Prep Time 20 minutes
Cook Time 12 minutes
Total Time 32 minutes
Servings: 18 cookies
Course: Dessert, Snack
Cuisine: American
Calories: 165

Ingredients
  

Strawberry Cheesecake Cookies
  • 1/2 cup Unsalted Butter 113g, softened
  • 1/2 cup Granulated Sugar 100g
  • 1/4 cup Light Brown Sugar 50g
  • 1 large Egg Room temperature
  • 1 tsp Vanilla Extract 5ml
  • 1 1/2 cups All-Purpose Flour 190g
  • 1/2 cup Graham Cracker Crumbs 60g
  • 1 tsp Baking Powder 4g
  • 1/2 tsp Kosher Salt 3g
  • 4 oz Cream Cheese 113g, full-fat, softened
  • 2 tbsp Powdered Sugar 15g
  • 1/4 cup Strawberry Jam 80g, thick preserves

Equipment

  • 1 Stand Mixer Or electric hand mixer.
  • 2 Baking Sheet Lined with light brown parchment paper.
  • 1 Cookie Scoop 1.5-inch scoop for uniform sizing.

Method
 

Baking Instructions
  1. Begin by preparing the cream cheese center so it has time to chill.
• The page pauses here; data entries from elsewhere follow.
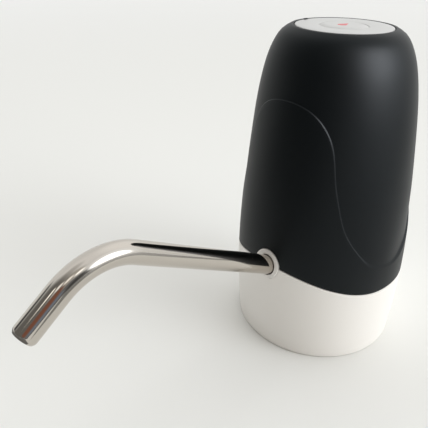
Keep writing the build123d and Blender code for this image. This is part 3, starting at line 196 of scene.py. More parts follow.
def cubic_through(points, samples=600):
    """A smooth line through points, drawn by a cubic whose ends are free, as an array of points."""
    p = np.array(points, float)
    chord = np.concatenate([[0], np.cumsum(np.linalg.norm(np.diff(p, axis=0), axis=1))])
    count = len(p)
    h = np.diff(chord)
    system = np.eye(count)
    right = np.zeros((count, 2))
    for i in range(1, count - 1):
        system[i, i - 1:i + 2] = h[i - 1], 2 * (h[i - 1] + h[i]), h[i]
        right[i] = 6 * ((p[i + 1] - p[i]) / h[i] - (p[i] - p[i - 1]) / h[i - 1])
    second = np.linalg.solve(system, right)
    t = np.linspace(0, chord[-1], samples)
    i = np.clip(np.searchsorted(chord, t, side="right") - 1, 0, count - 2)
    a = ((chord[i + 1] - t) / h[i])[:, None]
    b = ((t - chord[i]) / h[i])[:, None]
    bend = ((a ** 3 - a) * second[i] + (b ** 3 - b) * second[i + 1]) * (h[i] ** 2)[:, None] / 6
    return a * p[i] + b * p[i + 1] + bend


def side_line(widest, rim, low, high):
    """The body's side as (radius, height) points from its widest place up to the rim."""
    return cubic_through([(rim + r * (widest - rim), low + h * (high - low)) for h, r in SIDE_SHARES])


def split_height(y, body):
    """The height of the seam between shell and base at a distance from the middle plane."""
    flat = body.split_flat / 2
    rise = body.split_high - body.split_low
    reach = body.radius - flat
    turn = (reach ** 2 + rise ** 2) / (2 * rise)
    across = np.clip(np.abs(y) - flat, 0, reach)
    return body.split_low + turn - np.sqrt(turn ** 2 - across ** 2)


def wave_height(x, spread, body):
    """The height of the lobes' edge at a distance from the middle plane."""
    span = body.wave_top - body.wave_tail
    edge = WAVE_SHARES[-1][0]
    right = [(body.radius * min(s * spread, edge), body.wave_tail + h * span) for s, h in WAVE_SHARES]
    line = cubic_through([(-a, b) for a, b in reversed(right[1:])] + right, 1200)
    return np.interp(np.abs(x), line[:, 0], line[:, 1])


def rounded(corners, steps=5):
    """A line through (radius, height, rounding) corners, each corner drawn as an arc."""
    line = []
    for k, (r, z, rounding) in enumerate(corners):
        here = np.array([r, z])
        if rounding == 0 or k in (0, len(corners) - 1):
            line.append(here)
            continue
        to_last = np.array(corners[k - 1][:2]) - here
        to_next = np.array(corners[k + 1][:2]) - here
        to_last = to_last / np.linalg.norm(to_last)
        to_next = to_next / np.linalg.norm(to_next)
        half = math.acos(max(-1.0, min(1.0, float(to_last @ to_next)))) / 2
        start = here + to_last * rounding / math.tan(half)
        end = here + to_next * rounding / math.tan(half)
        middle = here + (to_last + to_next) / np.linalg.norm(to_last + to_next) * rounding / math.sin(half)
        a = start - middle
        b = end - middle
        whole = math.acos(max(-1.0, min(1.0, float(a @ b) / rounding ** 2)))
        for s in np.linspace(0, 1, steps):
            line.append(middle + (math.sin((1 - s) * whole) * a + math.sin(s * whole) * b) / math.sin(whole))
    return line


# Modelling

def clear_selection():
    """Leaves edit mode and deselects everything."""
    if bpy.context.object and bpy.context.object.mode != "OBJECT":
        bpy.ops.object.mode_set(mode="OBJECT")
    bpy.ops.object.select_all(action="DESELECT")


def take(obj):
    """Makes one object the only selected one."""
    clear_selection()
    obj.select_set(True)
    bpy.context.view_layer.objects.active = obj
    return obj


def named(name):
    """Names the active object and its mesh."""
    obj = bpy.context.object
    obj.name = name
    obj.data.name = name
    return obj


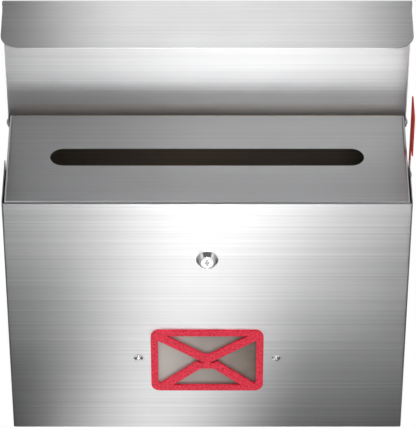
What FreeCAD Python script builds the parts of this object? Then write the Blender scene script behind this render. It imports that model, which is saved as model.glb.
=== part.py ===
"""Wall mounted mailbox: a folded steel box with a hood lid, a fold-down front door,
a cam lock, an envelope shaped window and a signal flag.

Millimetres. X runs to the right seen from the front, Y runs into the wall and Z is up.
The origin is the centre of the four wall screw holes, on the wall's surface.
The lid is modelled closed and then turned open, which is how it stands at rest.
"""

import FreeCAD
import Part
import math
import os

Vec = FreeCAD.Vector

# Overall sizes
body_width = 366.0
body_height = 284.4
body_depth = 128.4
wall_gap = 6.0
sheet = 0.9

# Folds of the body
side_bend = 3.0
front_bend = 1.5
rear_bend = 5.5
pan_bend = 4.5
floor_bend = 2.0
top_return = 12.0
side_return = 9.0
pan_flange = 16.0
pan_flange_drop = 24.0
bend_relief = 0.6

# Letter slot in the deck
slot_length = 286.6
slot_width = 24.2
slot_from_front = 63.9

# Wall fixing and drains
screw_pitch_x = 250.0
screw_edge = 32.2
wall_hole_radius = 3.25
spacer_radius = 10.0
drain_radius = 3.0
drain_pitch_x = 280.0
drain_pitch_y = 60.0
drain_from_back = 25.0

# Rivets
rivet_radius = 1.6
rivet_head_radius = 3.2
rivet_head_height = 1.0
rivet_tail_radius = 2.4
rivet_tail_height = 1.6
rivets_up_side = 3

# Door
door_gap = 1.0
door_side_gap = 1.1
door_top_drop = 1.2
door_bottom_lift = 0.8
door_flange = 61.0
door_bend = 1.6
bumper_radius = 4.0
bumper_height = 0.8
bumper_inset = 40.0

# Door hinge
knuckle_radius = 2.25
hinge_pin_radius = 1.25
hinge_leaf = 1.2
hinge_end_inset = 18.0
hinge_knuckles = 11
hinge_clearance = 0.4
hinge_leaf_reach = 20.0
knuckle_gap = 0.3
hinge_rivets = 4
hinge_rivet_end = 25.0
hinge_rivet_set = 12.0
door_swing_gap = 0.6

# Window
window_rise = 89.7
envelope_width = 105.3
envelope_height = 77.0
envelope_corner = 8.5
envelope_border = 6.7
envelope_thickness = 2.0
envelope_bond = 3.2
inner_corner = 5.0
flap_band = 8.7
flap_angle = 33.4
flap_point_rise = 1.2
flap_notch_radius = 8.0
fold_band = 8.8
fold_angle = 39.9
fold_end_x = 6.3
fold_end_drop = 4.1
fold_bar_half = 7.3
fold_bar_top_drop = 2.8
fold_bar_height = 7.0
pane_width = 147.0
pane_height = 92.0
pane_thickness = 2.0

# Window screws
window_screw_pitch = 129.0
window_screw_rise = 2.2
window_screw_radius = 2.0
window_screw_head_radius = 4.4
window_screw_head_height = 2.4
window_screw_length = 9.0
cross_length = 4.6
cross_width = 1.0
cross_depth = 1.3
washer_thickness = 0.8
window_washer_radius = 4.5
nut_flats = 7.0
nut_height = 3.2

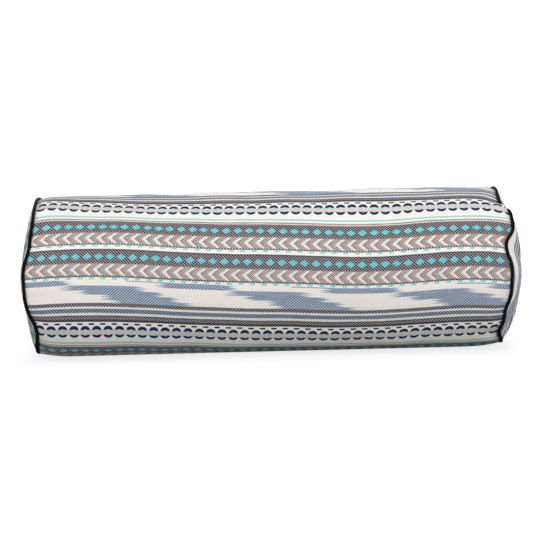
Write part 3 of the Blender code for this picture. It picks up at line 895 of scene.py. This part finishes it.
def inner_tube(name, outer_inset, inner_inset, back, sag=0.0):
    """A tube of cloth or fibre inside the cover, with rounded ends and closed edges."""
    shell = []
    for inset in (outer_inset, inner_inset):
        left, arc = inner_ring("left", -1, inset, back)
        right, _ = inner_ring("right", 1, inset, back)
        rows = []
        for k in range(49):
            part = k / 48
            row = left + (right - left) * part
            near = max(0.0, 1 - min(part, 1 - part) * 0.62 / 0.035) ** 2
            row = row + (MIDDLE - row) * (0, 1, 1) * near * 0.085
            lumps = np.sin(row[:, 0:1] / 0.021 + arc[:, None] / 0.017) * sag
            row = row + (row - MIDDLE) * (0, 1, 1) * lumps / RADIUS
            rows.append(row)
        shell.append(np.stack(rows))
    outer, inner = shell
    rows, columns = outer.shape[:2]
    count = rows * columns
    corners = np.concatenate([outer.reshape(-1, 3), inner.reshape(-1, 3)])
    faces = []
    for i in range(rows - 1):
        for j in range(columns):
            quad = ringed_quad(i, j, columns)
            faces.append(quad)
            faces.append(tuple(count + c for c in reversed(quad)))
    for j in range(columns):
        n = (j + 1) % columns
        faces.append((j, n, count + n, count + j))
        a, b = (rows - 1) * columns + j, (rows - 1) * columns + n
        faces.append((b, a, count + a, count + b))
    return mesh_from(name, corners, faces)


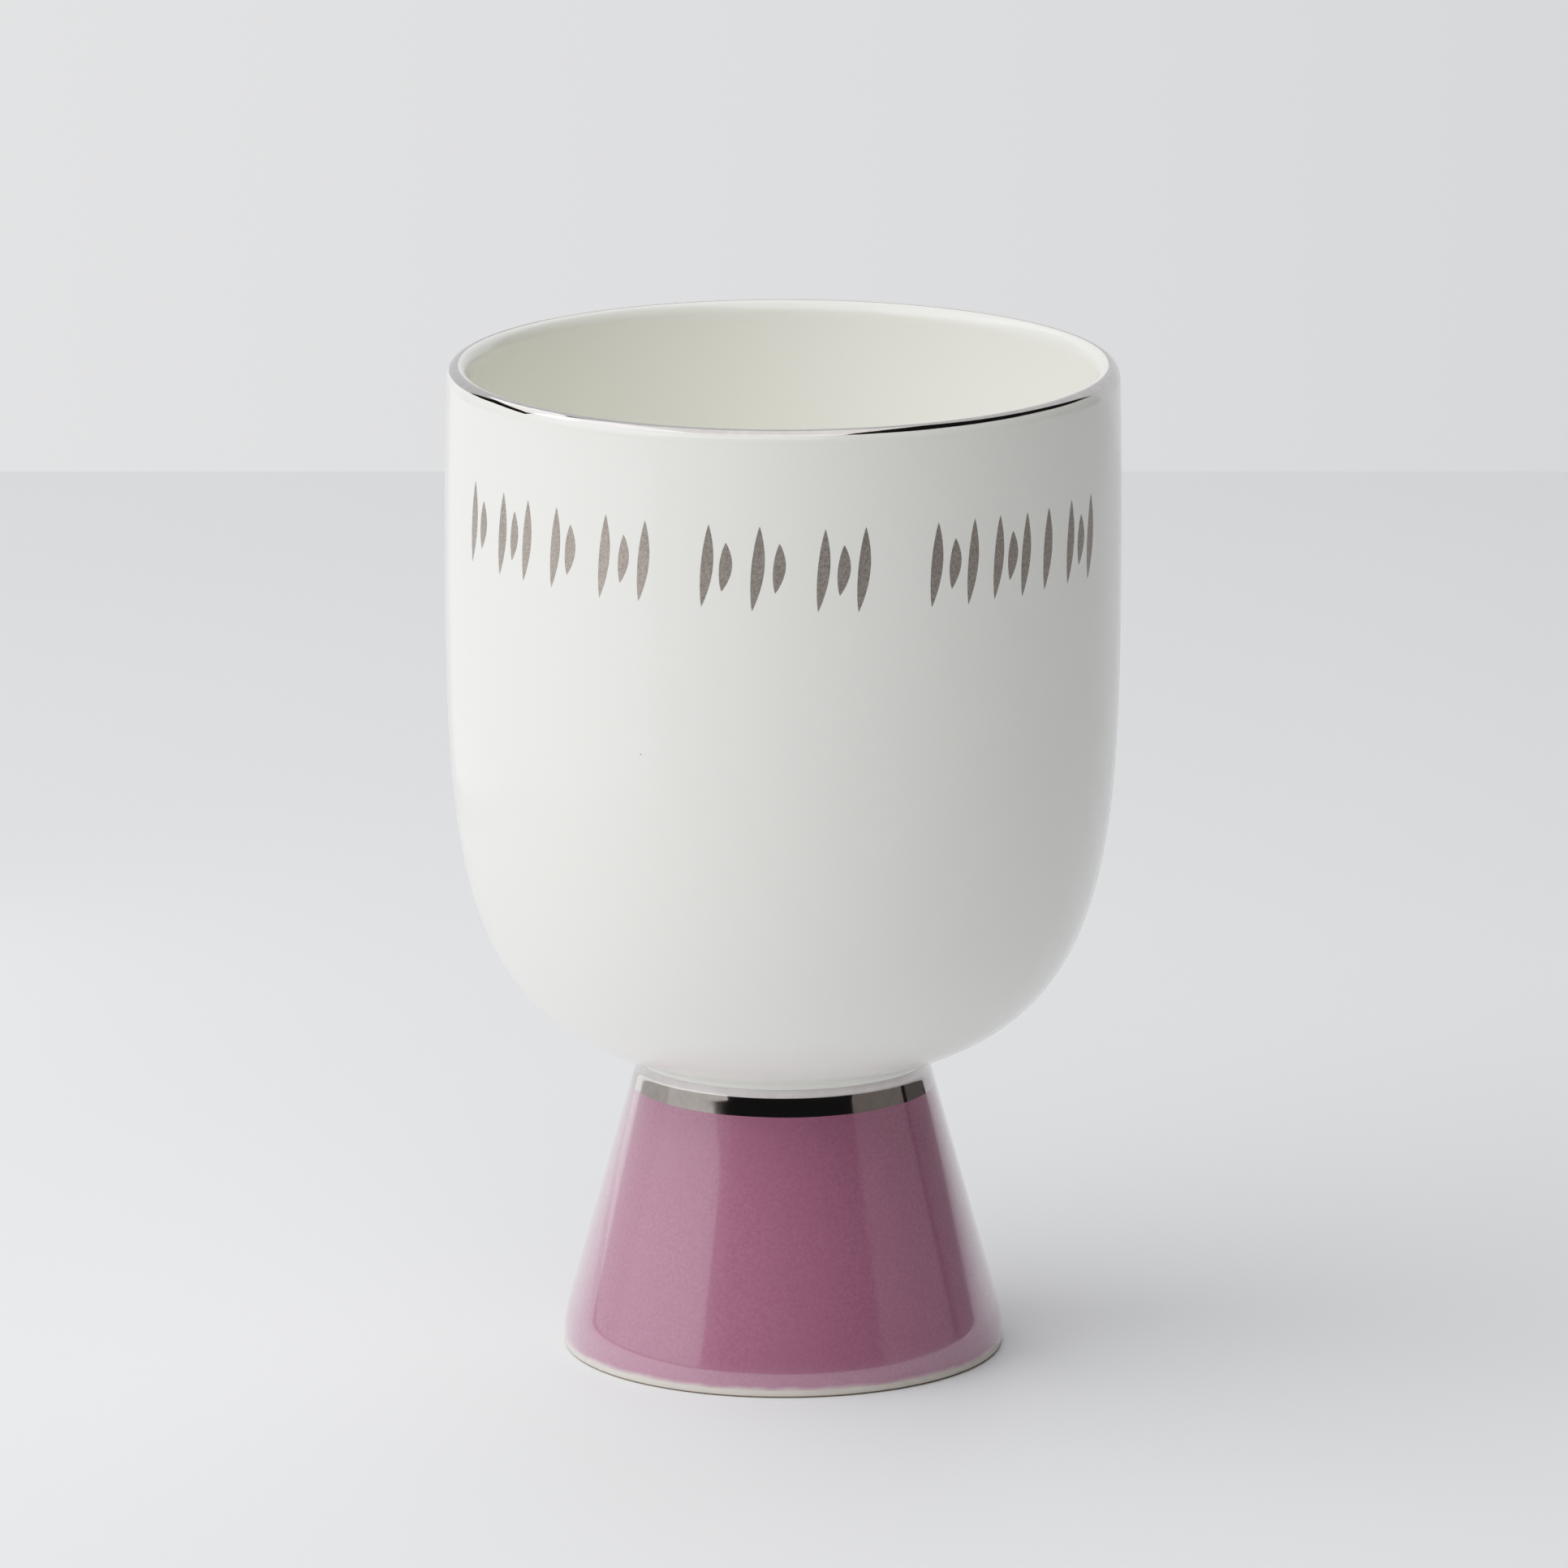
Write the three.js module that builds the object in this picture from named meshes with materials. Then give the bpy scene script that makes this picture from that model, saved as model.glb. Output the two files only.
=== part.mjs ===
import * as THREE from 'three';

// A kiddush cup: one slip-cast and glazed piece of china, a deep round-bottomed bowl on a hollow
// cone-shaped foot. Millimetres, +Z up. The origin is the middle of the circle the cup stands on.

// Driving dimensions
const CUP_HEIGHT = 126.7;
const BOWL_RADIUS = 42.5;
const BOWL_WALL = 2.8;
const BOWL_FLOOR = 3.2;
const FOOT_HEIGHT = 36.1;
const NECK_RADIUS = 18.35;
const FOOT_RADIUS = 27.85;

// The bowl: where its side is widest, and how far its round bottom reaches out and up
const WIDEST_Z = 106;
const BOTTOM_REACH = 42.4;
const SIDE_REACH = 47.4;
const INNER_BOTTOM_REACH = 39.4;
const INNER_SIDE_REACH = 46.0;

// The lip: its half-round edge stands this high, on a wall that has leant in by this much
const LIP_HEIGHT = 1.9;
const LIP_LEAN = 0.25;

// The foot's outside: a straight cone that turns upright at the toe, and a small cove under the bowl
const NECK_Z = 37.3;
const CONE_SLOPE = 0.278;
const COVE_RADIUS = 20.2;
const TOE_TOP_Z = 5.2;
const TOE_EDGE_Z = 1.0;
const EDGE_ROUNDING = 0.5;

// The foot's hollow, open below, and the flat ring round it that the cup stands on
const RING_INNER_RADIUS = 24.9;
const HOLLOW_TOP_RADIUS = 16.2;
const HOLLOW_TOP_Z = 33.6;
const CEILING_RADIUS = 12.6;

// Fineness of the turned form
const TURN_STEPS = 80;
const SIDE_STEPS = 14;
const LIP_STEPS = 8;
const CORNER_STEPS = 3;
const CEILING_STEPS = 3;

const point = (radius, z) => new THREE.Vector2(radius, z);

// Points along part of a curve, from one share of it to another, without the first one.
function along(curve, steps, from = 0, to = 1) {
  const points = [];
  for (let step = 1; step <= steps; step += 1) {
    points.push(curve.getPoint(from + ((to - from) * step) / steps));
  }
  return points;
}

// The share of a curve after which a test of its points turns true.
function shareWhere(curve, test) {
  let before = 0;
  let after = 1;
  while (after - before > 1e-9) {
    const middle = (before + after) / 2;
    if (test(curve.getPoint(middle))) after = middle;
    else before = middle;
  }
  return after;
}

// The radius of the foot's straight cone at a height.
function coneRadius(z) {
  return NECK_RADIUS + CONE_SLOPE * (NECK_Z - z);
}

// One sweep from the middle of the bowl's bottom out and up to where its side is widest.
function bowlCurve(bottomZ, radius, bottomReach, sideReach) {
  return new THREE.CubicBezierCurve(
    point(0, bottomZ),
    point(bottomReach, bottomZ),
    point(radius, WIDEST_Z - sideReach),
    point(radius, WIDEST_Z),
  );
}

// The foot's hollow, from the middle of its ceiling down to the ring.
function hollowOutline(outerBowl) {
  const ceilingEnd = shareWhere(outerBowl, (p) => p.x > CEILING_RADIUS);
  const meeting = shareWhere(outerBowl, (p) => p.x > HOLLOW_TOP_RADIUS);
  const ceilingCorner = new THREE.QuadraticBezierCurve(
    outerBowl.getPoint(ceilingEnd),
    outerBowl.getPoint(meeting),
    point(HOLLOW_TOP_RADIUS, HOLLOW_TOP_Z),
  );
  return [
    outerBowl.getPoint(0),
    ...along(outerBowl, CEILING_STEPS, 0, ceilingEnd),
    ...along(ceilingCorner, CORNER_STEPS),
    point(RING_INNER_RADIUS, EDGE_ROUNDING),
    point(RING_INNER_RADIUS + EDGE_ROUNDING, 0),
  ];
}

// The outside of the foot, from the ring up the toe and the cone to the neck.
function footOutline() {
  const coneFootZ = NECK_Z - (FOOT_RADIUS - NECK_RADIUS) / CONE_SLOPE;
  const edge = new THREE.QuadraticBezierCurve(
    point(FOOT_RADIUS - EDGE_ROUNDING, 0),
    point(FOOT_RADIUS, 0),
    point(FOOT_RADIUS, TOE_EDGE_Z),
  );
  const toe = new THREE.QuadraticBezierCurve(
    point(FOOT_RADIUS, TOE_EDGE_Z),
    point(FOOT_RADIUS, coneFootZ),
    point(coneRadius(TOE_TOP_Z), TOE_TOP_Z),
  );
  return [
    edge.getPoint(0),
    ...along(edge, CORNER_STEPS),
    ...along(toe, CORNER_STEPS),
    point(NECK_RADIUS, NECK_Z),
  ];
}

// The cove between neck and bowl, then the bowl's outside up to the lip.
function bowlOutline(outerBowl) {
  const meeting = shareWhere(outerBowl, (p) => p.x > coneRadius(p.y));
  const coveEnd = shareWhere(outerBowl, (p) => p.x > COVE_RADIUS);
  const cove = new THREE.QuadraticBezierCurve(
    point(NECK_RADIUS, NECK_Z),
    outerBowl.getPoint(meeting),
    outerBowl.getPoint(coveEnd),
  );
  const lean = new THREE.QuadraticBezierCurve(
    point(BOWL_RADIUS, WIDEST_Z),
    point(BOWL_RADIUS, (WIDEST_Z + CUP_HEIGHT - LIP_HEIGHT) / 2),
    point(BOWL_RADIUS - LIP_LEAN, CUP_HEIGHT - LIP_HEIGHT),
  );
  return [
    ...along(cove, CORNER_STEPS),
    ...along(outerBowl, SIDE_STEPS, coveEnd, 1),
    ...along(lean, CORNER_STEPS),
  ];
}

// The half-round lip, from the outer wall over to the inner one.
function lipOutline() {
  const lip = new THREE.EllipseCurve(
    BOWL_RADIUS - LIP_LEAN - BOWL_WALL / 2,
    CUP_HEIGHT - LIP_HEIGHT,
    BOWL_WALL / 2,
    LIP_HEIGHT,
    0,
    Math.PI,
  );
  return along(lip, LIP_STEPS);
}

// The inside of the bowl, from the lip down to the middle of its floor.
function insideOutline() {
  const innerBowl = bowlCurve(
    FOOT_HEIGHT + BOWL_FLOOR,
    BOWL_RADIUS - BOWL_WALL,
    INNER_BOTTOM_REACH,
    INNER_SIDE_REACH,
  );
  return [innerBowl.getPoint(1), ...along(innerBowl, SIDE_STEPS, 1, 0)];
}

function makeCup() {
  const outerBowl = bowlCurve(FOOT_HEIGHT, BOWL_RADIUS, BOTTOM_REACH, SIDE_REACH);
  const outline = [
    ...hollowOutline(outerBowl),
    ...footOutline(),
    ...bowlOutline(outerBowl),
    ...lipOutline(),
    ...insideOutline(),
  ];
  const geometry = new THREE.LatheGeometry(outline, TURN_STEPS);
  geometry.rotateX(Math.PI / 2);
  const glazedChina = new THREE.MeshStandardMaterial({
    name: 'glazed_china',
    color: '#e9e9e2',
    roughness: 0.12,
    metalness: 0,
  });
  const cup = new THREE.Mesh(geometry, glazedChina);
  cup.name = 'cup';
  return cup;
}

const kiddushCup = new THREE.Group();
kiddushCup.add(makeCup());

export default kiddushCup;
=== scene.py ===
"""A kiddush cup in glazed china: a white bowl on a hollow mauve foot, lined in platinum.

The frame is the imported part's own: metres, +Z up, the origin in the middle of the circle that the
cup stands on, and -Y the side that the camera sees. Lengths of the cup are written in millimetres.
"""

import bisect
import math
import random

import bpy
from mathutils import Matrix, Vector


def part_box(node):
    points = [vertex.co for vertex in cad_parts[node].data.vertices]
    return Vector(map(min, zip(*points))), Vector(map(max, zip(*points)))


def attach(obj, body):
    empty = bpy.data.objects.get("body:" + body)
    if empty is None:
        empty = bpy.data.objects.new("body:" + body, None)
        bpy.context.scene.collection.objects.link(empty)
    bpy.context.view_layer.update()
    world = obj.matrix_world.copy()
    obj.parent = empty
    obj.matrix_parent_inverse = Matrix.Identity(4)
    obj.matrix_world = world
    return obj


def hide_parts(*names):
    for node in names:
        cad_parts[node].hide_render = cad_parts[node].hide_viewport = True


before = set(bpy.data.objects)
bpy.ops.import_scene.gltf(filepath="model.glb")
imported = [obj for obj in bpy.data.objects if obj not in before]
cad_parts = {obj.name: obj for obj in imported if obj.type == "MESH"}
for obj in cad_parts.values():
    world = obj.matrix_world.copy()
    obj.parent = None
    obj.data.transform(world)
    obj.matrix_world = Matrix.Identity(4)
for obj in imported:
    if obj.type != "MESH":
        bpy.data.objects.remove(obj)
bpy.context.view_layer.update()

MM = 0.001

# Driving dimensions, in millimetres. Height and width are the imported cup's.
_, cup_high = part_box("cup")
CUP_HEIGHT = cup_high.z / MM
BOWL_RADIUS = cup_high.x / MM
BOWL_WALL = 2.8
BOWL_FLOOR = 3.2
FOOT_HEIGHT = 36.1
NECK_RADIUS = 18.35
FOOT_RADIUS = 27.85

# The bowl: where its side is widest, and how far its round bottom reaches out and up
WIDEST_Z = 106
BOTTOM_REACH = 42.4
SIDE_REACH = 47.4
INNER_BOTTOM_REACH = 39.4
INNER_SIDE_REACH = 46.0

# The lip: its half-round edge stands this high, on a wall that has leant in by this much
LIP_HEIGHT = 1.9
LIP_LEAN = 0.25

# The foot's outside: a straight cone that turns upright at the toe, and a small cove under the bowl.
# The cove starts 1.3 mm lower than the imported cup's, as it does in the photograph.
NECK_Z = 37.3
CONE_SLOPE = 0.278
COVE_LOW_Z = 36.0
COVE_RADIUS = 20.6
TOE_TOP_Z = 5.2
TOE_EDGE_Z = 1.0
EDGE_ROUNDING = 0.5

# The foot's hollow, open below, and the flat ring round it that the cup stands on
RING_INNER_RADIUS = 24.9
HOLLOW_TOP_RADIUS = 16.2
HOLLOW_TOP_Z = 33.6
CEILING_RADIUS = 12.6

# Fineness of the turned form, the turn at which its shading breaks, and how closely a point on a
# curve is found, as a share of the curve
TURN_STEPS = 256
SIDE_STEPS = 56
CONE_STEPS = 20
LEAN_STEPS = 10
LIP_STEPS = 24
CORNER_STEPS = 8
CREASE_ANGLE = math.radians(40)
SHARE_TOLERANCE = 1e-9

# Films of colour: how far they stand out of the china, and how deep they reach into it
COAT_PROUD = 0.015
BAND_PROUD = 0.03
STROKE_PROUD = 0.015
FILM_SUNK = 0.05

# The platinum line on the lip, the platinum band on the neck and the mauve below it: where each
# lies, how unsteady its edges are, and its rows of faces
LIP_LINE_LOW_Z = 126.1
LIP_LINE_OVER_TOP = 0.1
LIP_LINE_WAVER = 0.03
LIP_LINE_ROWS = 16
NECK_BAND_LOW_Z = 34.12
NECK_BAND_HIGH_Z = 37.55
NECK_BAND_WAVER = 0.015
NECK_BAND_ROWS = 12
COAT_LOW_Z = 0.4
COAT_HIGH_Z = 34.6
COAT_ROWS = 48
MAUVE_EDGE_Z = 1.0

# The lip line's brush: where it started, how far it went on past its start, how much lower it ran
# there, and how steeply it came down to that
BRUSH_START_ANGLE = math.radians(-48)
BRUSH_OVERLAP_ANGLE = math.radians(11)
BRUSH_OVERLAP_DROP = 0.28
BRUSH_OVERLAP_STEEPNESS = 12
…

In a small bowl, combine 4 oz (113g) of softened cream cheese and 2 tbsp (15g) of powdered sugar. Beat the mixture until it is completely smooth and free of lumps. Transfer this bowl to the refrigerator or freezer for 15-20 minutes.
  2. In the bowl of your stand mixer, combine 1/2 cup (113g) of softened butter, 1/2 cup (100g) of granulated sugar, and 1/4 cup (50g) of brown sugar. Beat on medium-high speed for about 3 minutes until pale and fluffy.
  3. Scrape down the sides of the bowl with a rubber spatula. Add the room temperature egg and 1 tsp (5ml) of vanilla extract to the creamed butter mixture. Beat on medium speed for an additional 1 minute until completely combined.
  4. In a separate, medium-sized bowl, whisk together 1 1/2 cups (190g) of all-purpose flour, 1/2 cup (60g) of graham cracker crumbs, 1 tsp (4g) of baking powder, and 1/2 tsp (3g) of salt.
  5. With the mixer on low speed, gradually add the dry ingredients to the wet ingredients. Mix only until a soft dough forms and no dry streaks of flour remain.
  6. Preheat your oven to 350°F (175°C) and line two large baking sheets with light brown parchment paper. Use a cookie scoop to portion out 1.5-inch dough balls, rolling them smooth between your palms. Place them 2 inches apart on the prepared baking sheet. Using the back of a measuring spoon or your thumb, gently press a deep well into the center of each dough ball.
  7. Remove your chilled cream cheese mixture from the fridge. Spoon about 1/2 tsp (2.5g) of the cream cheese filling into the bottom of each indentation. Top the cream cheese layer with 1/2 tsp (2.5g) of thick strawberry jam.
  8. Bake on the middle rack of your preheated oven for 11-13 minutes. Look for the visual cue of the edges turning a light, golden-brown while the jam bubbles slightly. Remove from the oven and allow the cookies to cool directly on the hot baking sheet for 10 minutes before transferring to a wire rack.

Notes

Room Temperature Ingredients: Always use room temperature butter and eggs. This ensures a proper emulsion, trapping air in the dough for a lighter, more tender crumb.
Thick Jam is Key: Avoid thin, watery jellies. Use a high-quality preserve or jam with natural pectin to ensure the filling stays gooey and robust after baking.